The FTSE 100 group, a major London office landlord with large holdings around Victoria, wants to reduce offices from about 65 per cent of its nearly £10bn portfolio to closer to a third by 2030, while boosting retail and housing to roughly a third each.
The strategic shift by one of Britain’s best known commercial landlords, announced on Thursday, follows a wider trend in the industry. Investors increasingly see less potential to make big returns from high profile office buildings and are attracted to the steady inflation-linked income from sectors such as housing.
However, chief executive Mark Allan insisted the company still had confidence in the office market despite headwinds from hybrid working after Covid. “This is not a call of us saying we don’t like office,” he said.
He said the move to prioritise other sectors and sell off good quality office blocks to fund new residential projects followed from a decision to focus on generating “income and income growth” for its investors.
Allan said he wanted to be “speculating less on asset values and trading in and out of the portfolio” to reduce the company’s vulnerability to market cycles.
The sharp rise in interest rates that started in 2022 sent commercial property into a sharp downturn, particularly for office properties also battling uncertain corporate demand after the pandemic.
European property prices have fallen by an average of 23 per cent since the peak, with office values falling 38 per cent, according to real estate analysts Green Street. Dealmaking fell about 45 per cent before starting to recover last year, led by hotel and apartment deals, according to index provider MSCI.
The market has shown signs of recovery. Covent Garden landlord Shaftesbury Capital’s portfolio value increased 4.5 per cent last year to £5bn thanks to rising rents, it reported on Thursday, while London office specialist Derwent saw vacancy fall and property values stabilise by mid-year and rise nearly 2 per cent in the second half.
Allan said there was still strong demand for the best quality offices, supporting high rents, but that the returns for investors were less attractive because of the higher costs of construction and of keeping tenants.
The company’s offices are 98 per cent occupied, it said in November.
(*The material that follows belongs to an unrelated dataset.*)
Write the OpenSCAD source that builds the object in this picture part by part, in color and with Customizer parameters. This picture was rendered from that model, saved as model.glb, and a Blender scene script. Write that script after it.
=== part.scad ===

Scarcely any big London office buildings have changed hands in more than two years. Landsec is counting on the market reopening in order to pull off its plan to reallocate resources to housing.
Landsec wants to devote resources to its three large residential projects located in Lewisham, Manchester and north London. Each has potential to build thousands of homes alongside retail and other uses on land previously developed for other uses, such as outdated shopping centres and car parks.
The company could also look to buy existing blocks of flats to quickly achieve economies of scale. It currently owns only a few hundred homes.
Allan has also taken a big bet on shopping centres after a brutal run for physical retail, which saw property values decimated by the rise of ecommerce. He said he was looking for more deals to buy up the country’s top 30 or so retail destinations, following the £490mn acquisition of majority control of Liverpool One.